- _Written task_
Below is a listing; restate from it, character for character, the lines beginning at the line holding "Write part 2 of" and ending at the line holding "output: Which output is returned.", both included.

- _Stored data_
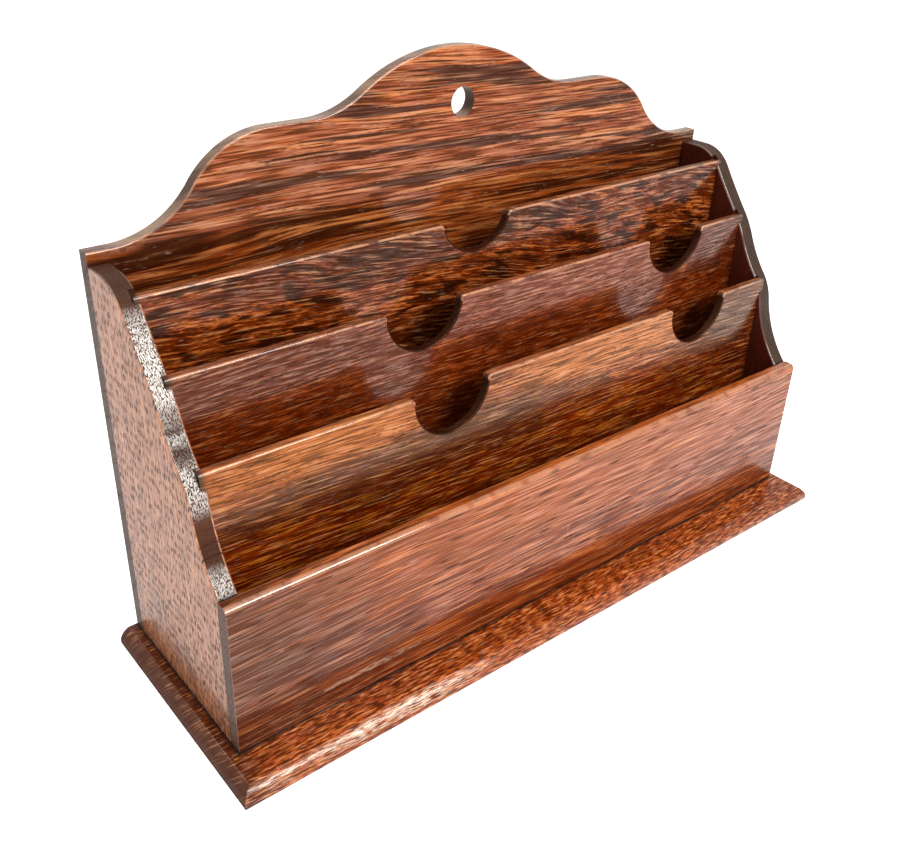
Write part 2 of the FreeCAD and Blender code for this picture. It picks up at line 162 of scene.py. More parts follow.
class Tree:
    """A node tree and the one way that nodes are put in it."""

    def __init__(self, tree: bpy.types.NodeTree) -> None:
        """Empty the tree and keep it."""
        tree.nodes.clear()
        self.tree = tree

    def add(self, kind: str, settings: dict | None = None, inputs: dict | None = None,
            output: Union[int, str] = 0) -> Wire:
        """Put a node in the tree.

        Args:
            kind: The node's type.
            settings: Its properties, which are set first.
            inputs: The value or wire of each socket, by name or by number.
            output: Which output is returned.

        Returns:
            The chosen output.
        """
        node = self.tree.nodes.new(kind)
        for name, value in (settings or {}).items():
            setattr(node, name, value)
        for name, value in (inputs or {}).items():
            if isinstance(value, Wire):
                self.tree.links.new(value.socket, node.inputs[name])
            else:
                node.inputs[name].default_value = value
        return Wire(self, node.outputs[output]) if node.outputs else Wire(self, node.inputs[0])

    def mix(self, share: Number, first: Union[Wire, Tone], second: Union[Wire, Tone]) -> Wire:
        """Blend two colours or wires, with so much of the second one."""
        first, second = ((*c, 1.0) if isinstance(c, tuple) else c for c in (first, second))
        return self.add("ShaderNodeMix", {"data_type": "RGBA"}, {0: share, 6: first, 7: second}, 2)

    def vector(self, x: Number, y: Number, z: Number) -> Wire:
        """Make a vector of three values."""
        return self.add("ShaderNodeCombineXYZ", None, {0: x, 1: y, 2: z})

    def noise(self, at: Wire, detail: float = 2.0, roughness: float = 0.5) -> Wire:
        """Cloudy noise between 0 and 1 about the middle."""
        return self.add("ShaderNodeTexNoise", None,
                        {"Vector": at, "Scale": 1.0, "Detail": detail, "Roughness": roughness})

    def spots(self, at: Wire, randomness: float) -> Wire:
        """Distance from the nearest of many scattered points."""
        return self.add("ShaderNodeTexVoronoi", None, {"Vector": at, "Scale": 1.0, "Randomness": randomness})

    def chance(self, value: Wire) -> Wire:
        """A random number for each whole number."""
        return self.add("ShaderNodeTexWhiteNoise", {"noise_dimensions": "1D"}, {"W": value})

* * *

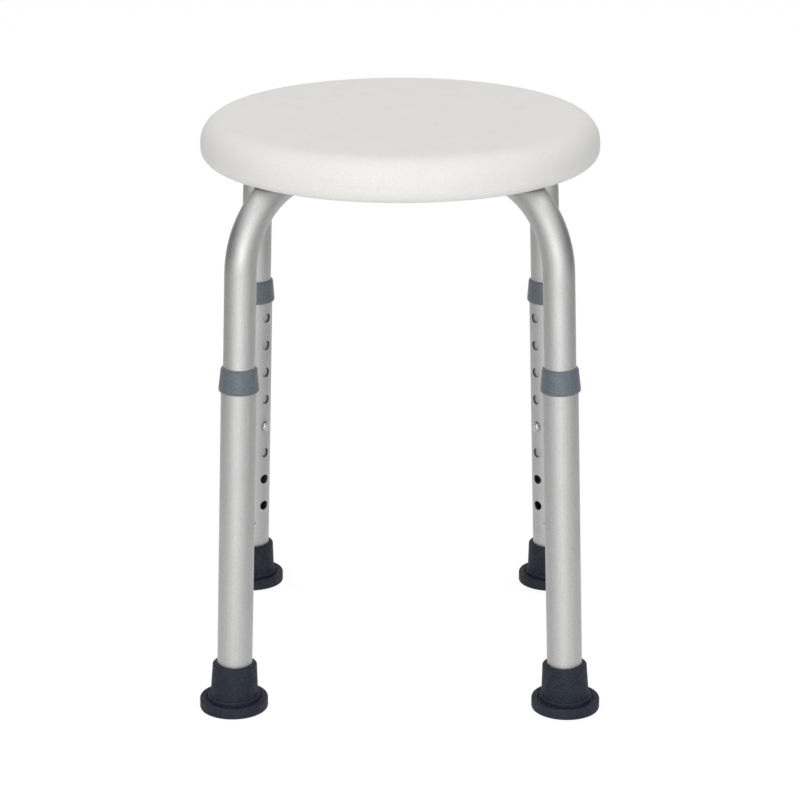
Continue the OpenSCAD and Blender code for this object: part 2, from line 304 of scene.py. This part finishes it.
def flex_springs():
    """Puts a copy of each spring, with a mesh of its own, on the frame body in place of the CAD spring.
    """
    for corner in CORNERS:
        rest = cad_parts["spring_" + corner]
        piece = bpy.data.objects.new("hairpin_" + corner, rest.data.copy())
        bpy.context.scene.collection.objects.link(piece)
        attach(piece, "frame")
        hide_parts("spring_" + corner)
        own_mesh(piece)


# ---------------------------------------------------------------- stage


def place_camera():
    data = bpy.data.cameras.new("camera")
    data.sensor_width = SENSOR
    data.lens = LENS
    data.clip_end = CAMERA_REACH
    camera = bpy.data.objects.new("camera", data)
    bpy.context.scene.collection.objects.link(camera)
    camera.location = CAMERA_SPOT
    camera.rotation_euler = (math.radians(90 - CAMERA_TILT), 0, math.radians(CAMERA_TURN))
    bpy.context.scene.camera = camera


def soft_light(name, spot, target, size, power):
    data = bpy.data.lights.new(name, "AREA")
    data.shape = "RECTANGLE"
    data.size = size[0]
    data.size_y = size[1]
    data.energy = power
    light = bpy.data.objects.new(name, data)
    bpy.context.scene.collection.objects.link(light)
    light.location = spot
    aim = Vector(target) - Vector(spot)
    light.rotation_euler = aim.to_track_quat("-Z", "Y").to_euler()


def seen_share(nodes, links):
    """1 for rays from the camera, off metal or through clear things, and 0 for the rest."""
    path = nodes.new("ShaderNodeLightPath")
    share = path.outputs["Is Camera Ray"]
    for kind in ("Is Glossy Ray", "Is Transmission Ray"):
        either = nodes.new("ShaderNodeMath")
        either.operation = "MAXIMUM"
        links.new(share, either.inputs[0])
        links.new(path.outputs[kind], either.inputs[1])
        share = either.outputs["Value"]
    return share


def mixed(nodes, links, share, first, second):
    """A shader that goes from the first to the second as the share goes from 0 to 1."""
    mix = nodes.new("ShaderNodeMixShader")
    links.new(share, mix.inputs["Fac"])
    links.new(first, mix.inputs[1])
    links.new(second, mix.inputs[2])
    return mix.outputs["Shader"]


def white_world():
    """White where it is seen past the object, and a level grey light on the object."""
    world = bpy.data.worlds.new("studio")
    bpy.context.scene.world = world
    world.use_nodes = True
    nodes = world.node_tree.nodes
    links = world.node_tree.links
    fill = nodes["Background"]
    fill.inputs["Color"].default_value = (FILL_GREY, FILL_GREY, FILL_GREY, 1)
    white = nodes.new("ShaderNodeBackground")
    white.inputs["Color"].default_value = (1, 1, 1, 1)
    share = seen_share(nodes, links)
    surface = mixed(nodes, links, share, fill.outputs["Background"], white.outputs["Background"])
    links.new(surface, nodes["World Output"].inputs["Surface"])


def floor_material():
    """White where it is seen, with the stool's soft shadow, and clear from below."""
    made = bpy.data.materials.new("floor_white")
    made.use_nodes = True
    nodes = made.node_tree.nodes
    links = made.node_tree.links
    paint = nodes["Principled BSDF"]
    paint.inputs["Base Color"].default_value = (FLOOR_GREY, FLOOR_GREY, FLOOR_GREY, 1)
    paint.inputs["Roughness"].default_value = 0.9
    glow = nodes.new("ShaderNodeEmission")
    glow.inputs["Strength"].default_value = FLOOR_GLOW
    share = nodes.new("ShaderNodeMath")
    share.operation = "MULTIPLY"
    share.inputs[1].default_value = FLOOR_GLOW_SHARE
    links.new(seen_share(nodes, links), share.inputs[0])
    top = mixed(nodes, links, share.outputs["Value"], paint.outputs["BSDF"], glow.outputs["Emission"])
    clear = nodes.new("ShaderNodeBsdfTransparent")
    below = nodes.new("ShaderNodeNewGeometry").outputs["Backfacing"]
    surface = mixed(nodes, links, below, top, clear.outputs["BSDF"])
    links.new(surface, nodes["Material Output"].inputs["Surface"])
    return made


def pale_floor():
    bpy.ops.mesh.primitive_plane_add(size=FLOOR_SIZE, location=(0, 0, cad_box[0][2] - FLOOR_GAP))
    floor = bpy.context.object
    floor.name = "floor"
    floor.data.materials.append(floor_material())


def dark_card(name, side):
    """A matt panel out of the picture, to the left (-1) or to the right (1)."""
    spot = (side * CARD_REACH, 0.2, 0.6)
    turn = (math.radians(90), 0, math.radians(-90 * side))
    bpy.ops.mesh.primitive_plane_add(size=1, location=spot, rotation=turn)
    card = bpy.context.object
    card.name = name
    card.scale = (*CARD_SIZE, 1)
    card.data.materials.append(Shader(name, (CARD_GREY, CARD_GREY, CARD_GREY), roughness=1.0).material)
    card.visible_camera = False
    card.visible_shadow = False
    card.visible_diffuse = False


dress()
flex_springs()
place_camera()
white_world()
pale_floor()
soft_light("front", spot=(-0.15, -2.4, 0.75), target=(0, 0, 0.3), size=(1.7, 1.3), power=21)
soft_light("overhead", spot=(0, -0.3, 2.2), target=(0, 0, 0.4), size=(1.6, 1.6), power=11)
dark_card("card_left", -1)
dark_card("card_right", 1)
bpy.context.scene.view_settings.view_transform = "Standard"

--

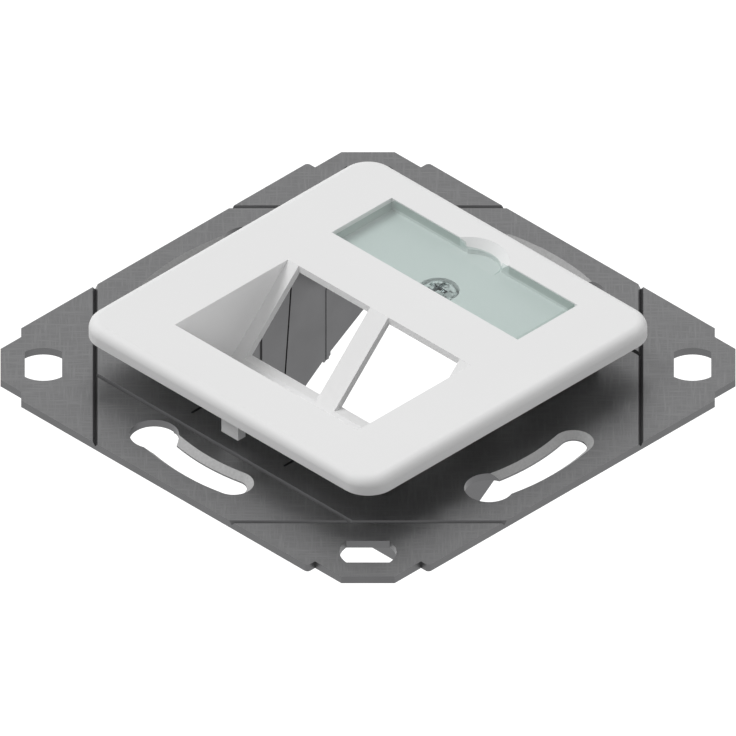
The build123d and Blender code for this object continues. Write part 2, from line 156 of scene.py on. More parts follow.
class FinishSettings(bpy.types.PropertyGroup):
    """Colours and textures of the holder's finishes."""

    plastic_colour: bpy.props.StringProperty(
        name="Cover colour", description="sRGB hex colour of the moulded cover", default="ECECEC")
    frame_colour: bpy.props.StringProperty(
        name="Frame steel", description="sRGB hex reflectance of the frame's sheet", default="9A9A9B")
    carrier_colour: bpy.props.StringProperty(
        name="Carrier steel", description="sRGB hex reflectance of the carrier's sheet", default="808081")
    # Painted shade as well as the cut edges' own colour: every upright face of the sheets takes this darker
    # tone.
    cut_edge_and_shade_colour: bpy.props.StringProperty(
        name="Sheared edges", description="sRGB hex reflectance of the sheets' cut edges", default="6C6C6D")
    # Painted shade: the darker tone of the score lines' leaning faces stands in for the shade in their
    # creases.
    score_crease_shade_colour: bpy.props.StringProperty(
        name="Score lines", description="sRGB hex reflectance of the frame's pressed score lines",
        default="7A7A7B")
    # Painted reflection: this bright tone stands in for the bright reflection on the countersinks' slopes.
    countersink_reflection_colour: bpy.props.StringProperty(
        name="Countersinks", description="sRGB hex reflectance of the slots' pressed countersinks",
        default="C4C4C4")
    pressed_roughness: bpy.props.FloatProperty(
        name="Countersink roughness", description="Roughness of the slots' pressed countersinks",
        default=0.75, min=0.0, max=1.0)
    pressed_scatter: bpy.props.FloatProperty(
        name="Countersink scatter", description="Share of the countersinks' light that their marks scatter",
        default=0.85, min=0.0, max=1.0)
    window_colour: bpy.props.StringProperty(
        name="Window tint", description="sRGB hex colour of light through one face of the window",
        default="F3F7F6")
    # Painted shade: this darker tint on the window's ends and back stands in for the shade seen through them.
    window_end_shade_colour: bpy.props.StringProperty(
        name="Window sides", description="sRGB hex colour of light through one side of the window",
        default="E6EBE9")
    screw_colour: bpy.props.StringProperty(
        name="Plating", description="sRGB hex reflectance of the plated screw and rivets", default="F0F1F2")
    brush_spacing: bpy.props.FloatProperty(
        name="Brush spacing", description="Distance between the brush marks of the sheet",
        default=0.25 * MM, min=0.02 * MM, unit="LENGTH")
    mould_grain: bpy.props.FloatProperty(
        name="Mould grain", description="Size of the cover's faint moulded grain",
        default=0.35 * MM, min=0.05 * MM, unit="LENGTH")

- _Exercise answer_
Write part 2 of the FreeCAD and Blender code for this picture. It picks up at line 162 of scene.py. More parts follow.
class Tree:
    """A node tree and the one way that nodes are put in it."""

    def __init__(self, tree: bpy.types.NodeTree) -> None:
        """Empty the tree and keep it."""
        tree.nodes.clear()
        self.tree = tree

    def add(self, kind: str, settings: dict | None = None, inputs: dict | None = None,
            output: Union[int, str] = 0) -> Wire:
        """Put a node in the tree.

        Args:
            kind: The node's type.
            settings: Its properties, which are set first.
            inputs: The value or wire of each socket, by name or by number.
            output: Which output is returned.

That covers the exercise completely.